Vom Saal: Okay, the chemical bisphenol-A passes out of the plastic or out of the dental sealant that's put on your child's teeth or out of the lining of cans, into the food or liquid that's in contact with the plastic. Now the important point about detection by instrumentation of the bisphenol-A is that, based on our research, the ability of the current instruments used to monitor for bisphenol-A in food is a much lower level of detection than what our animals are able to detect. It's a huge difference as a matter of fact. So that you can put food that you have in contact with plastic into a chemical analysis and say there is no plastic material there. We extract from that same food, put it into animals and we get a big effect. The animals are more sensitive to the chemicals than the machinery. So detection limits, where people say our machine didn't detect this, doesn't mean it's not there and doesn't mean that it won't damage your baby. We have shown that in our experiments.

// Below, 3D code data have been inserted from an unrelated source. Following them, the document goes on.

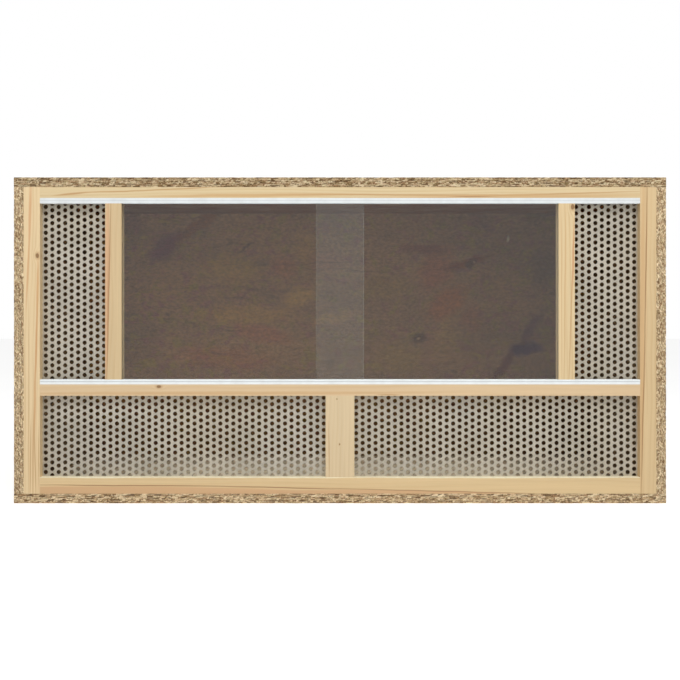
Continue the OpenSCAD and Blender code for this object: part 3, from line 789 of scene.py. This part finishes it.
def sheet_mesh(low, high, plain_border, settings):
    """Points and faces of one perforated sheet between the corners low and high.

    Columns of cells one pitch wide run from edge to edge. Lines half a pitch apart cut them
    up, and a hole takes two cells of its column, which starts half a pitch higher in every
    second column. Round each hole, four rings make the rounded edge at the front and the wall
    down to the back: a point at angle a lies at the centre plus radius times (cos a, sin a).
    A fixed fan of triangles joins the six corners of the hole's two cells to the outer ring.
    Cells whose hole would lie in the plain border, which is as wide at the sides, the bottom
    and the top as plain_border says, stay whole.
    """
    pitch, sides, half = settings.pitch, settings.sides, settings.pitch / 2
    radius, roll = settings.hole / 2, settings.roll
    first = math.ceil((low[0] + plain_border[0]) / pitch - 0.5)
    last = math.floor((high[0] - plain_border[0]) / pitch - 0.5) + 1
    start = math.ceil((low[2] + LEAST_CELL - settings.lowest) / half)
    stop = math.floor((high[2] - LEAST_CELL - settings.lowest) / half)
    x_lines = [low[0], *(np.arange(first, last + 1) * pitch), high[0]]
    z_lines = [low[2], *(settings.lowest + np.arange(start, stop + 1) * half), high[2]]
    flat = np.stack(np.meshgrid(x_lines, z_lines, indexing="ij"), 2).reshape(-1, 2)
    grid = np.arange(len(flat)).reshape(len(x_lines), len(z_lines))

    cells = np.meshgrid(np.arange(first, last), np.arange(start, stop + 1), indexing="ij")
    col, step = (part.ravel() for part in cells)
    z = settings.lowest + step * half
    fits = (step + col + 1) % 2 == 0
    fits &= (z > low[2] + plain_border[1]) & (z < high[2] - plain_border[2])
    col, step, z = col[fits], step[fits], z[fits]
    left, middle = col - first + 1, step - start + 1
    centre = np.stack([(col + 0.5) * pitch, z], 1)[:, None]
    front, back = low[1], high[1]
    levels = [(flat, front), (flat, back)]
    for size, depth in (
        (radius + roll, front),
        (radius + roll * 0.3, front + roll * 0.3),
        (radius, front + roll),
        (radius, back),
    ):
        levels.append(((centre + circle(sides) * size).reshape(-1, 2), depth))
    points = np.concatenate([np.insert(at, 1, depth, 1) for at, depth in levels])
    rings = 2 * grid.size + np.arange(4 * len(z) * sides).reshape(4, -1, sides)

    nearest = np.round(np.array([0, 0.125, 0.375, 0.5, 0.625, 0.875]) * sides).astype(int)
    fan, rim = [], []
    for here, after in enumerate((1, 2, 3, 4, 5, 0)):
        end = nearest[after] if after else sides
        fan += [(here, s % sides, (s + 1) % sides) for s in range(nearest[here], end)]
        rim.append((here, after, end % sides))
    fan, rim = np.array(fan).T, np.array(rim).T
    faces = []
    for way, ring, plate in ((1, rings[0], grid), (-1, rings[3], grid + grid.size)):
        around = ((1, 0), (1, 1), (0, 1), (0, 0), (0, -1), (1, -1))
        corner = np.stack([plate[left + i, middle + k] for i, k in around], 1)
        one = np.stack([corner[:, fan[0]], ring[:, fan[2]], ring[:, fan[1]]], 2)
        two = np.stack([corner[:, rim[0]], corner[:, rim[1]], ring[:, rim[2]]], 2)
        faces.append(np.concatenate([one.reshape(-1, 3), two.reshape(-1, 3)])[:, ::way])
    faces += [quads(one, two)[:, ::-1] for one, two in zip(rings, rings[1:])]

    whole = np.ones((len(x_lines) - 1, len(z_lines) - 1), dtype=bool)
    whole[left, middle] = whole[left, middle - 1] = False
    i, k = np.nonzero(whole)
    for way, plate in ((1, grid), (-1, grid + grid.size)):
        corners = [plate[i, k], plate[i + 1, k], plate[i + 1, k + 1], plate[i, k + 1]]
        faces.append(np.stack(corners, 1)[:, ::way])
    loop = np.concatenate([grid[:-1, 0], grid[-1, :-1], grid[:0:-1, -1], grid[0, :0:-1]])
    after = np.roll(loop, -1)
    faces.append(np.stack([after, loop, loop + grid.size, after + grid.size], 1))
    return points, faces


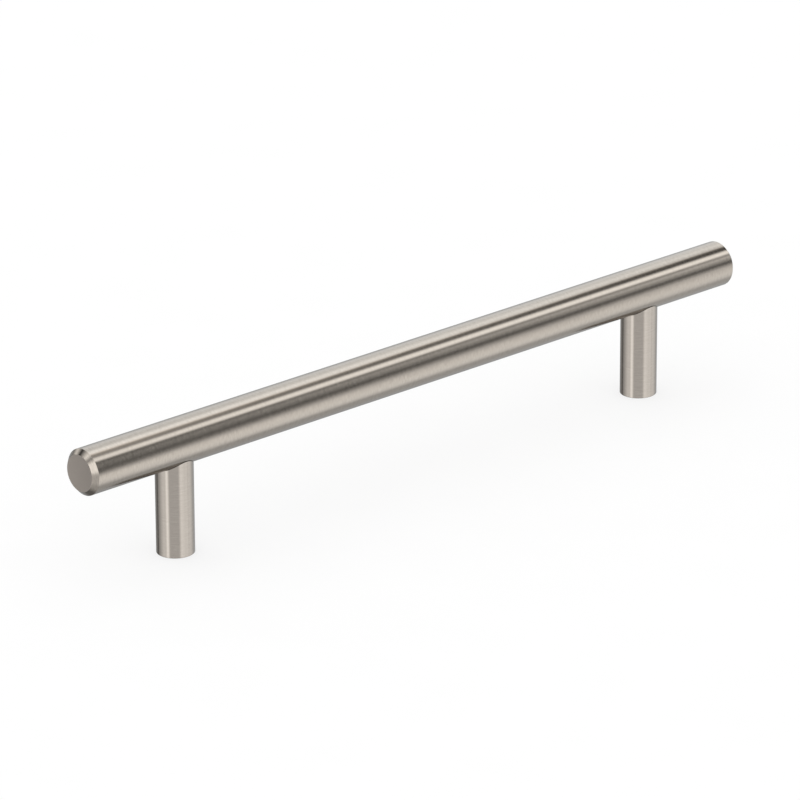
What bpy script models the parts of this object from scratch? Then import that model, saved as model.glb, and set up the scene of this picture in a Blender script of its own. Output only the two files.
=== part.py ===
"""A T bar cabinet pull.

A solid round bar with chamfered ends lies in the coped saddles of two round posts.
A headless set screw draws each post up against the underside of the bar, and each
post has a blind tapped hole in its foot for the screw that comes through the door.

Frame: metres, +Z up away from the door, +X along the bar, origin on the door's face
midway between the posts.
"""

import math

import bpy

# Where the pull fixes, and how far it stands out from the door
HOLE_SPACING = 0.160
PROJECTION = 0.035

# The bar, turned from solid round stock
BAR_OVERHANG = 0.030
BAR_DIAMETER = 0.012
BAR_END_CHAMFER = 0.00125

# The posts, from the door's face up to the bar
POST_DIAMETER = 0.0097
FOOT_CHAMFER = 0.0003
SADDLE_CLEARANCE = 0.0003
SADDLE_EDGE_BREAK = 0.0002

# The blind M4 hole in each foot, at its tap drill's size
MOUNTING_DRILL = 0.0033
MOUNTING_COUNTERSINK = 0.0043
WEB_BETWEEN_HOLES = 0.0025

# The M5 set screws: a hole's wall lies at the thread's outside, a screw's wall inside it
JOINING_THREAD = 0.005
THREAD_CLEARANCE = 0.0003
SET_SCREW_LENGTH = 0.012
GRIP_IN_BAR = 0.006
ROOM_PAST_SCREW = 0.001
SET_SCREW_CHAMFER = 0.0004
SOCKET_ACROSS_FLATS = 0.0025
SOCKET_DEPTH = 0.0028
DRILL_POINT_ANGLE = math.radians(118)

# How finely the round forms are faceted
BAR_SIDES = 96
POST_SIDES = 80
HOLE_SIDES = 40
SADDLE_RINGS = 6
SHARP_ANGLE = math.radians(30)

# Points nearer than this to a turning axis lie on it
ON_AXIS = 0.000001
# How far a cutter stands out of the face that it opens
CUTTER_OVERRUN = 0.001

# Worked out from the sizes above
BAR_LENGTH = HOLE_SPACING + 2 * BAR_OVERHANG
BAR_RADIUS = BAR_DIAMETER / 2
POST_RADIUS = POST_DIAMETER / 2
SADDLE_RADIUS = BAR_RADIUS + SADDLE_CLEARANCE
BAR_AXIS_HEIGHT = PROJECTION - BAR_RADIUS
SADDLE_FLOOR = BAR_AXIS_HEIGHT - SADDLE_RADIUS
SET_SCREW_TOP = PROJECTION - BAR_DIAMETER + GRIP_IN_BAR
SET_SCREW_FOOT = SET_SCREW_TOP - SET_SCREW_LENGTH


def clear_scene():
    for obj in list(bpy.data.objects):
        bpy.data.objects.remove(obj)


def new_collection(name):
    collection = bpy.data.collections.new(name)
    bpy.context.scene.collection.children.link(collection)
    return collection


def metal(name, colour, roughness):
    """A metal, its colour given as its linear reflection seen head on."""
    material = bpy.data.materials.new(name)
    material.use_nodes = True
    shader = material.node_tree.nodes["Principled BSDF"]
    shader.inputs["Base Color"].default_value = (*colour, 1)
    shader.inputs["Metallic"].default_value = 1
    shader.inputs["Roughness"].default_value = roughness
    return material


def turned(name, profile, sides, collection):
    """Turns a profile of (radius, height) points about Z, its outer side from top to bottom."""
    mesh = bpy.data.meshes.new(name)
    points = [(radius, 0, height) for radius, height in profile]
    mesh.from_pydata(points, [(i, i + 1) for i in range(len(points) - 1)], [])
    obj = bpy.data.objects.new(name, mesh)
    collection.objects.link(obj)
    turn = obj.modifiers.new("turn", "SCREW")
    turn.steps = sides
    turn.render_steps = sides
    turn.use_merge_vertices = True
    turn.merge_threshold = ON_AXIS
    return obj


def cut(obj, cutter):
    """Cuts another object's shape away, and leaves that object as a wire outline."""
    cutter.hide_render = True
    cutter.display_type = "WIRE"
    boolean = obj.modifiers.new("cut " + cutter.name, "BOOLEAN")
    boolean.operation = "DIFFERENCE"
    boolean.solver = "EXACT"
    boolean.object = cutter


def bake(obj):
    """Makes what the modifiers give the object's own mesh."""
    bpy.context.view_layer.update()
    graph = bpy.context.evaluated_depsgraph_get()
    mesh = bpy.data.meshes.new_from_object(obj.evaluated_get(graph))
    obj.modifiers.clear()
    obj.data = mesh
    mesh.name = obj.name
    return mesh


def finish(obj, material):
    """Shades round walls smooth and machined edges crisp, and gives the piece its metal."""
    mesh = bake(obj)
    mesh.shade_smooth()
    mesh.set_sharp_from_angle(angle=SHARP_ANGLE)
    mesh.materials.append(material)


def drill_point(radius):
    """The depth of the cone that a twist drill leaves at the end of its hole."""
    return radius / math.tan(DRILL_POINT_ANGLE / 2)


def lift_to_bar(y):
    """How far the saddle rises above its floor at this distance from the bar's centre line."""
    return SADDLE_RADIUS - math.sqrt(max(SADDLE_RADIUS**2 - y**2, 0))


def post_profile():
    """The post before its top is coped: both blind holes, a flat top and a flat foot."""
    joining = JOINING_THREAD / 2
    joining_end = SET_SCREW_FOOT - ROOM_PAST_SCREW
    joining_tip = joining_end - drill_point(joining)
    mounting = MOUNTING_DRILL / 2
    mounting_mouth = MOUNTING_COUNTERSINK / 2
    mounting_tip = joining_tip - WEB_BETWEEN_HOLES
    mounting_end = mounting_tip - drill_point(mounting)
    rim = POST_RADIUS - SADDLE_EDGE_BREAK
    ring_width = (rim - joining) / SADDLE_RINGS
    saddle = [(joining + ring_width * i, SADDLE_FLOOR) for i in range(SADDLE_RINGS + 1)]
    return [
        (0, joining_tip),
        (joining, joining_end),
        *saddle,
        (POST_RADIUS, SADDLE_FLOOR - SADDLE_EDGE_BREAK),
        (POST_RADIUS, FOOT_CHAMFER),
        (POST_RADIUS - FOOT_CHAMFER, 0),
        (mounting_mouth, 0),
        (mounting, mounting_mouth - mounting),
        (mounting, mounting_end),
        (0, mounting_tip),
    ]


def cope(mesh):
    """Raises the flat top and its broken edge, each point to the saddle's height there.

    Those are the only points of the post above the foot of its set screw.
    """
    for vertex in mesh.vertices:
        if vertex.co.z > SET_SCREW_FOOT:
            vertex.co.z += lift_to_bar(vertex.co.y)


def make_post(side, x, pull):
    post = turned("post_" + side, post_profile(), POST_SIDES, pull)
    post.location.x = x
    cope(bake(post))
    finish(post, metal("brushed_nickel_post_" + side, (0.62, 0.58, 0.52), 0.32))


def make_set_screw(side, x, pull, cutters):
    """A headless screw with a hexagon socket in its lower end."""
    wall = JOINING_THREAD / 2 - THREAD_CLEARANCE
    end = wall - SET_SCREW_CHAMFER
    profile = [
        (0, SET_SCREW_TOP),
        (end, SET_SCREW_TOP),
        (wall, SET_SCREW_TOP - SET_SCREW_CHAMFER),
        (wall, SET_SCREW_FOOT + SET_SCREW_CHAMFER),
        (end, SET_SCREW_FOOT),
        (0, SET_SCREW_FOOT),
    ]
    screw = turned("set_screw_" + side, profile, HOLE_SIDES, pull)
    screw.location.x = x
    across_corners = SOCKET_ACROSS_FLATS / math.cos(math.radians(30))
    socket_profile = [
        (0, SET_SCREW_FOOT + SOCKET_DEPTH),
        (across_corners / 2, SET_SCREW_FOOT + SOCKET_DEPTH),
        (across_corners / 2, SET_SCREW_FOOT - CUTTER_OVERRUN),
        (0, SET_SCREW_FOOT - CUTTER_OVERRUN),
    ]
    socket = turned("hexagon_socket_" + side, socket_profile, 6, cutters)
    socket.location.x = x
    cut(screw, socket)
    finish(screw, metal("zinc_plated_set_screw_" + side, (0.56, 0.57, 0.58), 0.35))


def make_bar(pull, cutters):
    """The bar is turned about its own axis, laid along X, and drilled over each post."""
    half = BAR_LENGTH / 2
    shoulder = half - BAR_END_CHAMFER
    face = BAR_RADIUS - BAR_END_CHAMFER
    profile = [
        (0, half),
        (face, half),
        (BAR_RADIUS, shoulder),
        (BAR_RADIUS, -shoulder),
        (face, -half),
        (0, -half),
    ]
    bar = turned("bar", profile, BAR_SIDES, pull)
    bar.rotation_euler.y = math.radians(90)
    bar.location.z = BAR_AXIS_HEIGHT
    wall = JOINING_THREAD / 2
    end = SET_SCREW_TOP + ROOM_PAST_SCREW
    hole_profile = [
        (0, end + drill_point(wall)),
        (wall, end),
        (wall, SADDLE_FLOOR - CUTTER_OVERRUN),
        (0, SADDLE_FLOOR - CUTTER_OVERRUN),
    ]
    for side, x in post_places():
        hole = turned("joining_hole_" + side, hole_profile, HOLE_SIDES, cutters)
        hole.location.x = x
        cut(bar, hole)
    finish(bar, metal("brushed_nickel_bar", (0.62, 0.58, 0.52), 0.30))


def post_places():
    return (("left", -HOLE_SPACING / 2), ("right", HOLE_SPACING / 2))


def main():
    clear_scene()
    pull = new_collection("t_bar_cabinet_pull")
    cutters = new_collection("cutters")
    make_bar(pull, cutters)
    for side, x in post_places():
        make_post(side, x, pull)
        make_set_screw(side, x, pull, cutters)


main()
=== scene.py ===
"""A T bar cabinet pull in brushed nickel, in a pale studio.

The file is laid out as an add-on for Blender and is run as a script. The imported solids
give every size and place, in metres: +X runs along the bar, +Z points out of the door,
and the origin lies on the door's face midway between the posts. Each solid is replaced
by a finer surface of the same form, with eased edges and cut threads.
"""

import bmesh
import bpy
import numpy as np
from bpy.props import FloatProperty, FloatVectorProperty, PointerProperty
from mathutils import Matrix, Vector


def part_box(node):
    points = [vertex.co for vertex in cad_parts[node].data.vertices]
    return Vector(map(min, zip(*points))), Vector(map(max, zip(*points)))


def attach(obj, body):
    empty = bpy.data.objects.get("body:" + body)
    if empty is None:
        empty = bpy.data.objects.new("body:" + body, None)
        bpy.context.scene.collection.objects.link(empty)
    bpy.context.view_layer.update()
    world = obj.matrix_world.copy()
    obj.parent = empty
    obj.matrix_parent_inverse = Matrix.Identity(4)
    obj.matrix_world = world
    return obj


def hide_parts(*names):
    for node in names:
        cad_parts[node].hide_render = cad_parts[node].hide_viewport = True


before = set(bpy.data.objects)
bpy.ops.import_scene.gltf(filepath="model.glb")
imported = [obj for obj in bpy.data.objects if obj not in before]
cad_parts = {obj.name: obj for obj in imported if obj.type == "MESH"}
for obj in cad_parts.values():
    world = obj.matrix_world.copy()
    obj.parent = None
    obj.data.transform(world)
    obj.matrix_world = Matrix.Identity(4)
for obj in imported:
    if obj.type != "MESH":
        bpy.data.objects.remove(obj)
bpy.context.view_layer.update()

bl_info = {
    "name": "T Bar Cabinet Pull",
    "version": (1, 0, 0),
    "blender": (4, 5, 0),
    "location": "View3D > Sidebar > Cabinet Pull",
    "description": "Builds a brushed nickel T bar cabinet pull and its studio",
    "category": "Add Mesh",
}

SIDES = ("left", "right")

BAR_LOW, BAR_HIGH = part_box("bar")
POST_LOW, POST_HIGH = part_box("post_left")
SCREW_LOW, SCREW_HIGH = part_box("set_screw_left")
POST_X = {
    side: sum(corner.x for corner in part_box("post_" + side)) / 2 for side in SIDES
}

# How finely the forms are divided: cells round each piece, the longest cell along a plain
# wall, points in a rounded corner, rings in a face and a saddle, rings in each turn of a
# thread, and lines each way across the floor
BAR_COLUMNS = 144
POST_COLUMNS = 96
SCREW_COLUMNS = 72
WALL_STEP = 0.005
ARC_POINTS = 5
FACE_RINGS = 12
SADDLE_RINGS = 8
THREAD_ROWS_A_TURN = 10
FLOOR_LINES = 9
# The patch left out of the bar's skin round a hole: cells to a side, half its length,
# and the rings of the collar that fills it. Its cells are about as long as they are wide
HOLE_CELLS = 28
PATCH_HALF = 0.0035
HOLE_RINGS = 5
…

Frontline: So the plastics we use in daily life, the baby bottles, the food containers, leach chemicals into the food at levels that cause effects in lab animals?
Vom Saal: One of the things that we started doing a number of years ago is we started looking at the effects of the materials that plastics are made out of in cell culture. We used human cells to see how responsive these cells were to these chemicals, and at what doses the chemicals could influence human cells to start growing and doing things differently. So, in other words, we're getting biological responses out of the cells and we were astonished at the incredibly small amounts of these chemicals that were actually able to alter human cell function.
So what we did in mice was based on the studies using human cells. We know that mouse cells are essentially identical to human cells in the way that they respond to these hormones. That's been known actually for quite a long time. So we used our information from human cells to then start treating animals with these very, very low doses of estrogenic chemicals found in plastics. So we had mechanistic information that really directed us towards very low doses.
Now one of the surprising things is that when we started looking into the literature concerning the amounts of these chemicals that were being released into food from plastic containers, and we compared that to the doses active in our cell culture studies, they were the same doses. But they were also doses that the toxicological community was saying were absolutely safe.”
But in the decade that followed, vom Saal’s paradigm change didn’t quite happen. First, there were significant objections to his argument and his research reporting changes in the reproductive tract of mice fed BPA (Vom Saal 1998). John Ashby, a toxicologist with AstraZeneca Central Toxicology Laboratory in Britain, tried to replicate vom Saal’s original studies and those of another research group that had found similar results (Nagel et al 1997).